The Frog he did a'courting ride,

Rigdum bulamitty kimo—

With sword and buckler by his side—

Rigdum bulamitty kimo. 31

(Chorus)

Kimo naro, delta karo!

Kimo naro, kimo!

Strim stram promedidle larabob rig

Rigdum bulamitty kimo!

This was deemed a clever satire on the unintelligible Italian words of recent songs, and ran through several verses, describing the Frog's courtship of Mistress Mouse, who seems to have been a fair lady with domestic habits who lived in a mill and was occupied with her spinning.

I was full of anticipation on the great day of the dinner-party. Mrs. Rives, Ella Page her niece, and little Amélie Rives—named for her godmother the queen of France—were the only invited guests. The house was spick and span. I filled a bowl with damask roses from the garden, sparing the microphylla clusters that hung so prettily over the front porch. The dinner was to be at two o'clock.

A few minutes before two a sable horseman galloped up to the door, dismounted, and, scraping his foot backward as he bared a head covered with gray wool, presented a note which my aunt read aloud:—

"Castle Hill, Wednesday noon.

"Dear Cousin Betsey:—I know you will be amiable enough to pardon me when I tell you how désolée I am to find the hours have flown unheeded by, and we are too late for your dinner!

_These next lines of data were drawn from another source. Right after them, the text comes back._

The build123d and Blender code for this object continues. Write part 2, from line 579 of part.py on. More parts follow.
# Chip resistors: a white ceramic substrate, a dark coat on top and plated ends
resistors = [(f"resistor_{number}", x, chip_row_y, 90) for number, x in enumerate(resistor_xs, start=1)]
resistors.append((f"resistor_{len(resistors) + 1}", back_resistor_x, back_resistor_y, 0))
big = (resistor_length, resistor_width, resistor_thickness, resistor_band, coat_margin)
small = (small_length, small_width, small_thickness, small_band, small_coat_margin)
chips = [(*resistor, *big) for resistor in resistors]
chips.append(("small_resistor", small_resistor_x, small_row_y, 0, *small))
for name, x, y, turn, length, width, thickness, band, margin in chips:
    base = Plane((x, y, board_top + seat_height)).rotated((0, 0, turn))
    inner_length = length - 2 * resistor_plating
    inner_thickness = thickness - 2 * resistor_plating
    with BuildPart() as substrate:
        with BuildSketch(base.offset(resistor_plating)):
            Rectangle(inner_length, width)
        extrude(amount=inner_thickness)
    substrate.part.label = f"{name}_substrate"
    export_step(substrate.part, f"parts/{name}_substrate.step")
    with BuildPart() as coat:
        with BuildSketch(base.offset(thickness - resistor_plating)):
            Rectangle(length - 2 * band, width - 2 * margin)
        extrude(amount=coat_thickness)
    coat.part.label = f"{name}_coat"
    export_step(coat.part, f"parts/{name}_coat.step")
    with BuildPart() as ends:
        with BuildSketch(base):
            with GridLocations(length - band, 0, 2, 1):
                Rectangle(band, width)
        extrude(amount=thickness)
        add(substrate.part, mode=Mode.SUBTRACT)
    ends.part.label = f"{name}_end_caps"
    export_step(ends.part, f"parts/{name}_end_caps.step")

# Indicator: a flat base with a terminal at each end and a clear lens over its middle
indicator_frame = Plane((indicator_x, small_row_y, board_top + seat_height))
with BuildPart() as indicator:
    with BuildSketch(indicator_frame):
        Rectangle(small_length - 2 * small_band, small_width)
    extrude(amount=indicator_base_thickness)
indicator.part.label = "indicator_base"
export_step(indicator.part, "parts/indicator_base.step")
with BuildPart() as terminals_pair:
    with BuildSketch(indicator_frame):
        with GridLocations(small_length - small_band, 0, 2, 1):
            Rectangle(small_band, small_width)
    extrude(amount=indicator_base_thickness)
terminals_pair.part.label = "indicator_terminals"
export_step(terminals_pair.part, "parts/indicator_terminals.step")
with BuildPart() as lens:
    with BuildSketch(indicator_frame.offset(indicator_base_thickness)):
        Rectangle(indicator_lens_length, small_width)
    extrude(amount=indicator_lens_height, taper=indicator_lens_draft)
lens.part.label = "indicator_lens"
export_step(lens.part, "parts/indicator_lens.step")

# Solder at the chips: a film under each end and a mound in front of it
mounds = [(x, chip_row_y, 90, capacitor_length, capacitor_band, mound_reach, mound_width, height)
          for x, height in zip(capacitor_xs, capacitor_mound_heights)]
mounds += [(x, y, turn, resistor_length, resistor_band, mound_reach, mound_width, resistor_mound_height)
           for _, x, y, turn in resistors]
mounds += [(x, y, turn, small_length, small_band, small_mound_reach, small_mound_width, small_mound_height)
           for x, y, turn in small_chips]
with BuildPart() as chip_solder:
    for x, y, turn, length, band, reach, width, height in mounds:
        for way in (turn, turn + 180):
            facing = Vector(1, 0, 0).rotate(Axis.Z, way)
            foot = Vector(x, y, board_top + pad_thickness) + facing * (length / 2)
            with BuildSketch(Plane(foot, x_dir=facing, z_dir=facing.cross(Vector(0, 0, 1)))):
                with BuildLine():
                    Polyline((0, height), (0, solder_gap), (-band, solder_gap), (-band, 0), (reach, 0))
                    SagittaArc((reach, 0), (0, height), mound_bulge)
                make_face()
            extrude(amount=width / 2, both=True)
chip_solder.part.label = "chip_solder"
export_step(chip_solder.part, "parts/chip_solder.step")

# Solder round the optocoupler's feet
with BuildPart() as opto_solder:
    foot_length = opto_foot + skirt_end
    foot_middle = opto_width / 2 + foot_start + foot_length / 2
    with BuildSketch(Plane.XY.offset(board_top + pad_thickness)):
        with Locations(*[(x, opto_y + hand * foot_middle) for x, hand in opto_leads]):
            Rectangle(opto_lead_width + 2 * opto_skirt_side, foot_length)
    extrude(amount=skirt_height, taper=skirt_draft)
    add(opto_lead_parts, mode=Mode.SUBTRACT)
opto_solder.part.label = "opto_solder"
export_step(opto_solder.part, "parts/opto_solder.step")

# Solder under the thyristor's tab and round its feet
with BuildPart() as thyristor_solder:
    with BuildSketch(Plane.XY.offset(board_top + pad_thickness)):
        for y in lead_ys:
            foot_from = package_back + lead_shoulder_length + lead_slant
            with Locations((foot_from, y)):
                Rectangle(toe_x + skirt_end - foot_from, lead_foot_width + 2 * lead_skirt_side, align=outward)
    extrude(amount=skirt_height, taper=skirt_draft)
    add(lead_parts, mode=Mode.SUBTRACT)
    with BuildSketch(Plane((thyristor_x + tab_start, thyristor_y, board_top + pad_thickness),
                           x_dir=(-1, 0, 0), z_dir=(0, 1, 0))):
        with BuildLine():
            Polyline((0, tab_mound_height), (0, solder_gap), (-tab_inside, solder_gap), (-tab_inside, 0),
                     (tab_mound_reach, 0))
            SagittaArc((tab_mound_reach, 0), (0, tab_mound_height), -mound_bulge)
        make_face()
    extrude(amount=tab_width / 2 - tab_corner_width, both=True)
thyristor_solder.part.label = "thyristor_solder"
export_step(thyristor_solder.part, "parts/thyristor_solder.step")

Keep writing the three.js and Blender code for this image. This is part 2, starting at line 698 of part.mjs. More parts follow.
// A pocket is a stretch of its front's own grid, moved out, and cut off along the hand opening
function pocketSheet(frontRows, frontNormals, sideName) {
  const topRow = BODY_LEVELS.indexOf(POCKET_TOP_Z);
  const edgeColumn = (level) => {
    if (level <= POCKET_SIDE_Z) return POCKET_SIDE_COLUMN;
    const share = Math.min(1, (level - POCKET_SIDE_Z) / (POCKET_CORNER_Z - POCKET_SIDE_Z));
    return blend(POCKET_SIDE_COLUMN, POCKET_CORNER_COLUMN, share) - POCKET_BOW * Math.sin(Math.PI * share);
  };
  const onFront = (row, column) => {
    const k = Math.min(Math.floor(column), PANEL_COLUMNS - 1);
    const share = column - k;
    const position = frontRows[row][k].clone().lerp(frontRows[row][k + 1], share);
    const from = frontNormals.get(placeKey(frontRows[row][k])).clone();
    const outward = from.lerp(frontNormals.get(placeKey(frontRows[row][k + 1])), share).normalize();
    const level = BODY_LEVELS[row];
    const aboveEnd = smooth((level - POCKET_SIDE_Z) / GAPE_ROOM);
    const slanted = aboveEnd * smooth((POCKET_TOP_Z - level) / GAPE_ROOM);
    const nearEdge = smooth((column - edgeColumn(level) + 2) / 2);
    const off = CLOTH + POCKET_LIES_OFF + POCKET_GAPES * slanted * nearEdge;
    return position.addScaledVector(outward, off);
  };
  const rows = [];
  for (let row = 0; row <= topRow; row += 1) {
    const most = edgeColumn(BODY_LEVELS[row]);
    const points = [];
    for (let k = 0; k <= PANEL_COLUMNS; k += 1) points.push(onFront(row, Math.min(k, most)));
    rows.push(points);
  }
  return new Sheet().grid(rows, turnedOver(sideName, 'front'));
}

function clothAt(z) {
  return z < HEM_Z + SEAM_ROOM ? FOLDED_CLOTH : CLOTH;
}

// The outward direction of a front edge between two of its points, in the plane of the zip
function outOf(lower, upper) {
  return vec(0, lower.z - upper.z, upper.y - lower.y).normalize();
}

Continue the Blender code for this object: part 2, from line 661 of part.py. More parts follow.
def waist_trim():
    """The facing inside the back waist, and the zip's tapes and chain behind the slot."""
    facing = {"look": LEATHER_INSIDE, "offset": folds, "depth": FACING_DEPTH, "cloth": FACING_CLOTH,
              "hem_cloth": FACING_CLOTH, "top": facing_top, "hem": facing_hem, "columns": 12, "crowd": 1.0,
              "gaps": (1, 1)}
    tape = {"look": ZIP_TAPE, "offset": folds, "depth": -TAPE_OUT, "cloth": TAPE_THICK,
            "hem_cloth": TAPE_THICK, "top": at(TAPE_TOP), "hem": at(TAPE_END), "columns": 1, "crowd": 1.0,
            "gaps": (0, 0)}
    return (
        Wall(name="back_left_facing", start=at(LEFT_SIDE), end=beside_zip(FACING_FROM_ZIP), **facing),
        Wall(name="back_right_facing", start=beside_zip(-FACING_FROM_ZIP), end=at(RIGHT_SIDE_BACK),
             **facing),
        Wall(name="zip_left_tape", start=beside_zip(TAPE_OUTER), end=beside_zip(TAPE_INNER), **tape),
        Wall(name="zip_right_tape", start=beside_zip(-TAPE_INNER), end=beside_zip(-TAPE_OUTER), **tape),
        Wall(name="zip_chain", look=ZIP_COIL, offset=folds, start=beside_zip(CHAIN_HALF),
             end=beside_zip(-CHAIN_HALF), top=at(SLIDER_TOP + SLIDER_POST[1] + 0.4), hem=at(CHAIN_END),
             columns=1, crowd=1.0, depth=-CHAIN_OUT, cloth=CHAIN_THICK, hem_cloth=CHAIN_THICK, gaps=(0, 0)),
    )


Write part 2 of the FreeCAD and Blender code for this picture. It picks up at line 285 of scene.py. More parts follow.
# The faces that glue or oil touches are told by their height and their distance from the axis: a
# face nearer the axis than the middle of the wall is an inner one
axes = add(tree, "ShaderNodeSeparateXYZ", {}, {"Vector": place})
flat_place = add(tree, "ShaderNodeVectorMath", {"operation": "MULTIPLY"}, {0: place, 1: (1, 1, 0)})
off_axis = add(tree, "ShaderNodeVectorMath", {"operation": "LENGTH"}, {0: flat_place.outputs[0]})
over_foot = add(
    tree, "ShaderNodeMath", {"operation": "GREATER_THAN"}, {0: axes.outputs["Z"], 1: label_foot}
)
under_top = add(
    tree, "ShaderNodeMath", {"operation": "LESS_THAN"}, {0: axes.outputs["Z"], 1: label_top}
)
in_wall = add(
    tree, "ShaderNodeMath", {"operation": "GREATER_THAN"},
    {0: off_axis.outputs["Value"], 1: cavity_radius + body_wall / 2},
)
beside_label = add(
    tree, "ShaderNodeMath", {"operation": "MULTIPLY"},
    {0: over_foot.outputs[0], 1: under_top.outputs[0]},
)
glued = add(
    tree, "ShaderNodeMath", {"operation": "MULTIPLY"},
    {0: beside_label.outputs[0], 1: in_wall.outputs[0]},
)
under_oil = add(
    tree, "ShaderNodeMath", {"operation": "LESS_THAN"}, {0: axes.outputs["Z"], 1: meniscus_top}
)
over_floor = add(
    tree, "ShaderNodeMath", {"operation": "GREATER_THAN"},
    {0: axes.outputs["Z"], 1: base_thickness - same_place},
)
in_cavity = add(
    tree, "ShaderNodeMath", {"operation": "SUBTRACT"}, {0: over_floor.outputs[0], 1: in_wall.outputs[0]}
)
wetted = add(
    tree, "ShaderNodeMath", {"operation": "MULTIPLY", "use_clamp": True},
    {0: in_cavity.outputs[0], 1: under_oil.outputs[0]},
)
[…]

The young ladies and I were reading Byron together, and you know how

"'Noiseless falls the foot of time

That only treads on flowers.'

32

I am sure you forgive us, and hope you will prove it by asking us again.

"Your affectionate cousin,
"Judith Rives."

There was an ominous pause—and then the old dame said, in her sternest magisterial manner:—

"Tell Judy Rives to read Byron less—and Lord Chesterfield more." Turning to my aunt after the dignified old servitor had bowed himself out, she said, with fine scorn: "There's no use in telling her to read Dr. Samuel Johnson! 'Désolée,' forsooth!—and 'the foot of time'! That sounds like that idiot, Tom Moore."

I had a very good time at Cousin Betsey's. I helped to pick the berries and gather the eggs from the nests in the privet hedge. Also for several days I had a steady diet of "Fuller's pies."

As to the novel, if it appeared at all it fell upon the public ear with a dull thud. Still, Cousin Betsey must have been, in her way, a great woman, for it was of her that Thomas Jefferson exclaimed, "God send she were a man, that I might make her Professor in my University."